Pending that final approval, Nasdaq operates with separate management and a separate board, and NASD regulates Nasdaq as if under a contract.


NASD also bought the American Stock Exchange in 1998 and, for the same reasons, decided to detach ourselves from it as well.  We reached an agreement earlier this year to transfer Amex to its seat-holders.  That deal, too, awaits SEC approval.  After the divestitures, we will continue to regulate both Nasdaq and the Amex under explicit contract.


The decision to spin off Nasdaq brought into stark relief the conflict between running an exchange and regulating it.  NASD dealt with that conflict by the surgical solution of putting the two roles into two wholly separate entities. 


NASD became an institution with only one job – that of a regulator, both of its members and, under contract, of the Nasdaq exchange.  Three years later the conflict between running a market and regulating it became even clearer when the problems of the NYSE hit the front pages of newspapers across the nation. 


Dick Grasso stated the conflict with great clarity when he said: "I wear two hats.  I run the business of the NYSE and I regulate the NYSE."


Today, the CEOs of NASD and Nasdaq wear separate hats.  NASD wears the hat of a private-sector regulator of financial services, free of conflict.  This alignment allows us to focus all our time and resources on the mission of protecting investors and upholding market integrity.  And both we and the investors are, I think, much better off for it.

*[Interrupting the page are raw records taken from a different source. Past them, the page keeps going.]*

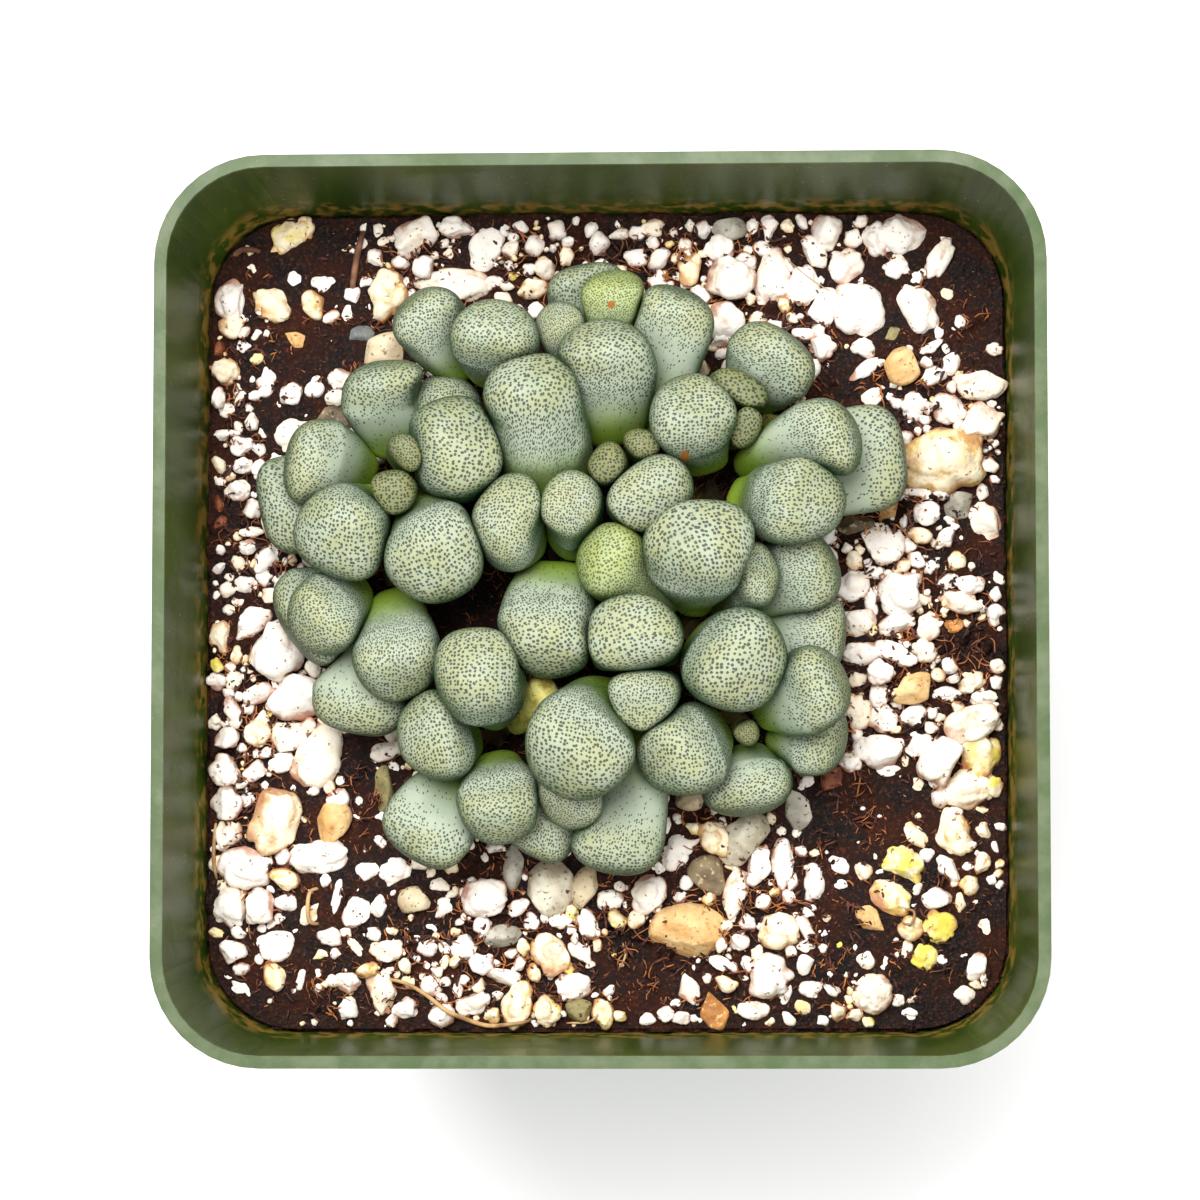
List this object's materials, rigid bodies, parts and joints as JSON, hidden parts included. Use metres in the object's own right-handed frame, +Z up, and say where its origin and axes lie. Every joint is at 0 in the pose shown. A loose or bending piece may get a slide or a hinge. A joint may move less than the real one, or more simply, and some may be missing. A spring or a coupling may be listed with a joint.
{
  "type": "potted succulent",
  "caption": "Small clump of fat, dotted, blue-green succulent leaves in a square tapered plastic nursery pot of peat and perlite mix.",
  "frame": {"origin": "centre of the pot's underside, on the surface that it stands on", "axes": "+Z up, +X to the pot's right, +Y to its back, as seen from above with +Y up the view"},
  "size_m": [0.0636, 0.065, 0.061],
  "materials": {
    "pot_plastic": "satin",
    "peat_mix": "matte",
    "root_bark": "matte",
    "pebble_stone": "matte",
    "leaf_skin": "satin",
    "young_leaf_skin": "satin",
    "yellow_leaf_skin": "satin"
  },
  "bodies": {
    "root": {"nursery_pot": "pot_plastic", "potting_mix": "peat_mix", "rootstock": "root_bark", "tan_pebble": "pebble_stone", "leaf_west_bud_back": "young_leaf_skin", "leaf_west_bud_front": "young_leaf_skin", "leaf_west_outer": "leaf_skin", "leaf_west_outer_low": "leaf_skin", "leaf_west_front": "leaf_skin", "leaf_west_inner": "leaf_skin", "leaf_west_right": "leaf_skin", "leaf_west_back": "leaf_skin", "leaf_west_low_front": "leaf_skin", "leaf_west_low_left": "leaf_skin", "leaf_west_low_outer": "leaf_skin", "leaf_west_low_skirt": "leaf_skin", "leaf_north_west_outer": "leaf_skin", "leaf_north_west_top": "leaf_skin", "leaf_north_west_small": "leaf_skin", "leaf_north_bud_left": "young_leaf_skin", "leaf_north_bud_right": "young_leaf_skin", "leaf_north_top": "leaf_skin", "leaf_north_front": "leaf_skin", "leaf_north_right": "leaf_skin", "leaf_north_back_scarred": "yellow_leaf_skin", "leaf_north_back_outer": "leaf_skin", "leaf_north_back_left": "leaf_skin", "leaf_north_east_left": "leaf_skin", "leaf_north_east_right": "leaf_skin", "leaf_north_east_outer": "leaf_skin", "leaf_north_east_front": "leaf_skin", "leaf_north_east_back": "leaf_skin", "leaf_north_east_young_back": "young_leaf_skin", "leaf_north_east_young_front": "young_leaf_skin", "leaf_middle_back": "leaf_skin", "leaf_middle_right": "leaf_skin", "leaf_middle_left": "leaf_skin", "leaf_middle_front": "leaf_skin", "leaf_east_top": "leaf_skin", "leaf_east_left": "leaf_skin", "leaf_east_front": "leaf_skin", "leaf_east_back": "leaf_skin", "leaf_east_right": "leaf_skin", "leaf_east_skirt": "leaf_skin", "leaf_south_bud_back": "young_leaf_skin", "leaf_south_bud_front": "young_leaf_skin", "leaf_south_left": "leaf_skin", "leaf_south_long": "leaf_skin", "leaf_south_under": "leaf_skin", "leaf_south_skirt": "leaf_skin", "leaf_south_east_bud": "young_leaf_skin", "leaf_south_east_left": "leaf_skin", "leaf_south_east_right": "leaf_skin", "leaf_south_east_low": "leaf_skin", "leaf_south_east_front": "leaf_skin", "leaf_south_west_top": "leaf_skin", "leaf_south_west_front": "leaf_skin", "leaf_south_west_left": "leaf_skin", "leaf_south_west_low": "leaf_skin", "leaf_south_west_withered": "yellow_leaf_skin"}
  },
  "joints": []
}
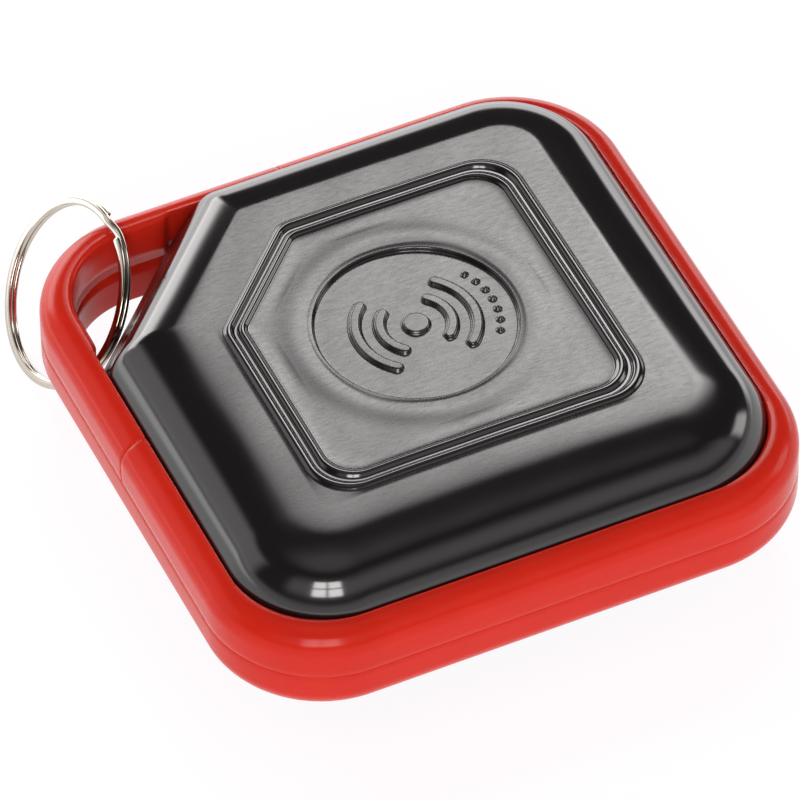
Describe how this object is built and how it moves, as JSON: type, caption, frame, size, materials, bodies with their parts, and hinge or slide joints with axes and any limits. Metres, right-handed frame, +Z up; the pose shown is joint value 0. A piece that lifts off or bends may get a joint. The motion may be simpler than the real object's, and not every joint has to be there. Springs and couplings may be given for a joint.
{
  "type": "key ring shaker",
  "caption": "Palm-size percussion shaker on a split key ring: a square frame with a corner loop clamps two domed hollow shells that hold loose steel shot.",
  "frame": {"origin": "centre of the lower shell's flat underside, which it stands on", "axes": "+Z up through the thickness, sides along X and Y, the key ring's corner at -X, +Y"},
  "size_m": [0.064, 0.0715, 0.0215],
  "materials": {
    "red_plastic": "glossy red ABS",
    "black_plastic": "glossy black ABS, finely brushed on the flat",
    "nickel": "nickel-plated spring steel",
    "shot_steel": "bright rolled steel"
  },
  "bodies": {
    "shaker": {"frame_lower": "red_plastic", "frame_upper": "red_plastic", "corner_bow": "red_plastic", "shell_top": "black_plastic", "shell_bottom": "black_plastic"},
    "key_ring": {"key_ring": "nickel"},
    "shot_01": {"shot_01": "shot_steel"},
    "shot_02": {"shot_02": "shot_steel"},
    "shot_03": {"shot_03": "shot_steel"},
    "shot_04": {"shot_04": "shot_steel"},
    "shot_05": {"shot_05": "shot_steel"},
    "shot_06": {"shot_06": "shot_steel"},
    "shot_07": {"shot_07": "shot_steel"},
    "shot_08": {"shot_08": "shot_steel"},
    "shot_09": {"shot_09": "shot_steel"},
    "shot_10": {"shot_10": "shot_steel"},
    "shot_11": {"shot_11": "shot_steel"},
    "shot_12": {"shot_12": "shot_steel"},
    "shot_13": {"shot_13": "shot_steel"},
    "shot_14": {"shot_14": "shot_steel"},
    "shot_15": {"shot_15": "shot_steel"},
    "shot_16": {"shot_16": "shot_steel"}
  },
  "joints": [
    {"name": "key_ring_tip", "type": "hinge", "parent": "shaker", "child": "key_ring", "pos_m": [-0.02585, 0.0295, 0.00872], "axis": [0, 1, 0], "range_deg": [-40, 0]},
    {"name": "shot_01_roll", "type": "slide", "parent": "shaker", "child": "shot_01", "axis": [1, 0, 0], "range_m": [-0.0161, 0.0239]},
    {"name": "shot_02_roll", "type": "slide", "parent": "shaker", "child": "shot_02", "axis": [1, 0, 0], "range_m": [-0.03485, 0.01047]},
    {"name": "shot_03_roll", "type": "slide", "parent": "shaker", "child": "shot_03", "axis": [1, 0, 0], "range_m": [-0.02524, 0.02076]},
    {"name": "shot_04_roll", "type": "slide", "parent": "shaker", "child": "shot_04", "axis": [1, 0, 0], "range_m": [-0.0153, 0.03069]},
    {"name": "shot_05_roll", "type": "slide", "parent": "shaker", "child": "shot_05", "axis": [1, 0, 0], "range_m": [-0.03137, 0.01463]},
    {"name": "shot_06_roll", "type": "slide", "parent": "shaker", "child": "shot_06", "axis": [1, 0, 0], "range_m": [-0.02144, 0.02456]},
    {"name": "shot_07_roll", "type": "slide", "parent": "shaker", "child": "shot_07", "axis": [1, 0, 0], "range_m": [-0.01151, 0.03449]},
    {"name": "shot_08_roll", "type": "slide", "parent": "shaker", "child": "shot_08", "axis": [1, 0, 0], "range_m": [-0.02758, 0.01843]},
    {"name": "shot_09_roll", "type": "slide", "parent": "shaker", "child": "shot_09", "axis": [1, 0, 0], "range_m": [-0.01765, 0.02836]},
    {"name": "shot_10_roll", "type": "slide", "parent": "shaker", "child": "shot_10", "axis": [1, 0, 0], "range_m": [-0.03372, 0.01229]},
    {"name": "shot_11_roll", "type": "slide", "parent": "shaker", "child": "shot_11", "axis": [1, 0, 0], "range_m": [-0.02378, 0.02223]},
    {"name": "shot_12_roll", "type": "slide", "parent": "shaker", "child": "shot_12", "axis": [1, 0, 0], "range_m": [-0.01288, 0.03215]},
    {"name": "shot_13_roll", "type": "slide", "parent": "shaker", "child": "shot_13", "axis": [1, 0, 0], "range_m": [-0.02894, 0.01308]},
    {"name": "shot_14_roll", "type": "slide", "parent": "shaker", "child": "shot_14", "axis": [1, 0, 0], "range_m": [-0.01601, 0.02301]},
    {"name": "shot_15_roll", "type": "slide", "parent": "shaker", "child": "shot_15", "axis": [1, 0, 0], "range_m": [-0.00308, 0.03259]},
    {"name": "shot_16_roll", "type": "slide", "parent": "shaker", "child": "shot_16", "axis": [1, 0, 0], "range_m": [-0.01615, 0.01388]}
  ]
}
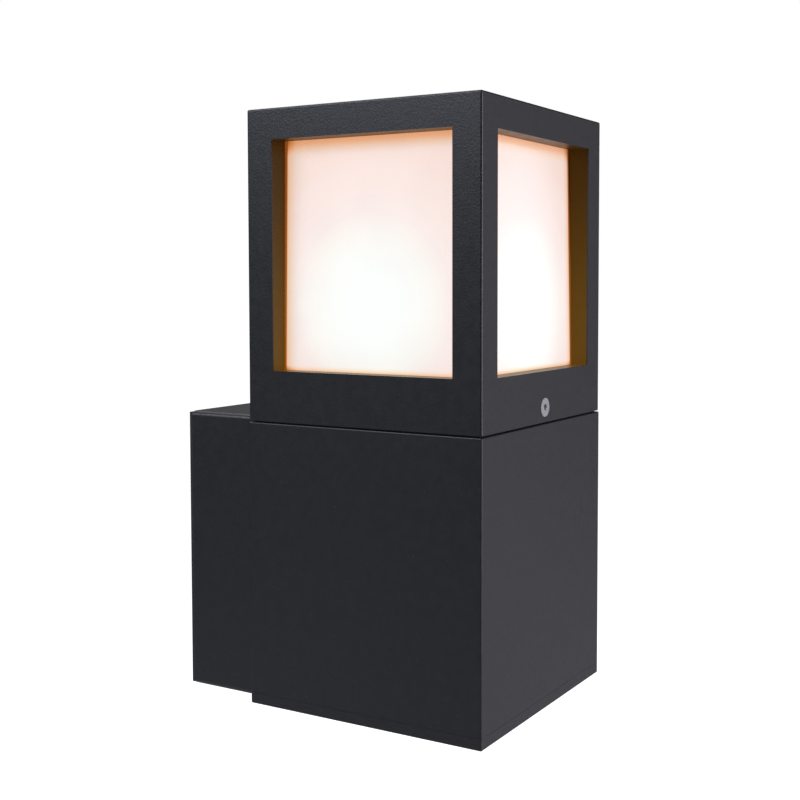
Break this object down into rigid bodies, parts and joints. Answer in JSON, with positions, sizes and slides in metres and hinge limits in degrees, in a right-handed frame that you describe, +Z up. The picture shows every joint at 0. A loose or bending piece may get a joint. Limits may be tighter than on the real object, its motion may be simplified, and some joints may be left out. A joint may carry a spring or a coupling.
{
  "type": "outdoor wall lantern",
  "caption": "Square outdoor wall lantern: lit window head with opal diffuser over a closed lower box, held off the wall by a flat wall box.",
  "frame": {"origin": "centre of the wall face, where the lantern meets the wall", "axes": "+Z up, -Y out of the wall towards the lantern's front, +Y into the wall, X across"},
  "size_m": [0.1104, 0.1498, 0.2477],
  "materials": {
    "powder_coat": "fine textured powder coat, anthracite, matt",
    "opal_diffuser": "opal translucent, satin",
    "zinc_steel": "zinc plated",
    "stainless_screw": "stainless, turned",
    "terminal_screw": "zinc plated",
    "gasket_rubber": "black EPDM",
    "silicone_seal": "pale silicone sponge",
    "terminal_plastic": "natural polyamide",
    "brass": "plain brass",
    "tinned_copper": "tinned",
    "live_insulation": "brown silicone insulation",
    "neutral_insulation": "blue silicone insulation",
    "earth_insulation": "green and yellow insulation",
    "holder_plastic": "black moulded plastic",
    "porcelain": "glazed",
    "lamp_opal": "opal, lit",
    "lamp_plastic": "white moulded plastic",
    "nickel_cap": "nickel plated",
    "cap_glass": "black vitrite",
    "led_board": "white solder mask"
  },
  "bodies": {
    "housing": {"body_box": "powder_coat", "bottom_cover": "powder_coat", "bottom_cover_screws": "stainless_screw", "bottom_gasket": "gasket_rubber", "bracket_fixing_screws": "stainless_screw", "cable_grommet": "gasket_rubber", "diffuser_gasket": "silicone_seal", "earth_lead": "earth_insulation", "earth_ring_terminal": "tinned_copper", "earth_screw": "stainless_screw", "head_tabs": "zinc_steel", "joining_gasket": "gasket_rubber", "joining_screws": "stainless_screw", "lampholder_bracket": "zinc_steel", "lampholder_bracket_screws": "stainless_screw", "lampholder_cap": "holder_plastic", "lampholder_contact": "brass", "lampholder_core": "porcelain", "lampholder_nipple": "zinc_steel", "lampholder_nut": "zinc_steel", "lampholder_shell": "brass", "lampholder_sleeve": "holder_plastic", "lead_grommet": "gasket_rubber", "live_lead": "live_insulation", "neutral_lead": "neutral_insulation", "terminal_block": "terminal_plastic", "terminal_block_screws": "stainless_screw", "terminal_inserts": "brass", "terminal_screws": "terminal_screw", "wall_box": "powder_coat", "wall_bracket": "zinc_steel", "wall_gasket": "gasket_rubber"},
    "head": {"head_frame": "powder_coat", "diffuser": "opal_diffuser", "diffuser_clips": "zinc_steel", "diffuser_clip_screws": "stainless_screw", "clamp_plates": "zinc_steel"},
    "lamp": {"lamp_globe": "lamp_opal", "lamp_housing": "lamp_plastic", "lamp_led_board": "led_board", "lamp_cap": "nickel_cap", "lamp_insulator": "cap_glass", "lamp_contact": "nickel_cap"},
    "front_screw": {"front_head_screw": "stainless_screw"},
    "rear_screw": {"rear_head_screw": "stainless_screw"}
  },
  "joints": [
    {"name": "head_lift", "type": "slide", "parent": "housing", "child": "head", "axis": [0, 0, 1], "range_m": [0, 0.13]},
    {"name": "lamp_unscrew", "type": "slide", "parent": "housing", "child": "lamp", "axis": [0, 0, 1], "range_m": [0, 0.026]},
    {"name": "front_screw_turn", "type": "slide", "parent": "head", "child": "front_screw", "axis": [0, -1, 0], "range_m": [0, 0.01]},
    {"name": "rear_screw_turn", "type": "slide", "parent": "head", "child": "rear_screw", "axis": [0, 1, 0], "range_m": [0, 0.01]}
  ]
}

I hope I’ve given you a sense of where things stand in the regulatory sphere and what you might expect from us in the near future.  We often describe ourselves as a regulator informed, but not directed, by the industry we regulate.  Those are not just words; we truly value your thoughts and suggestions on how we can do our job better. 


And now I’ll put my money where my mouth is and invite your questions and comments.  Thank you very much for listening.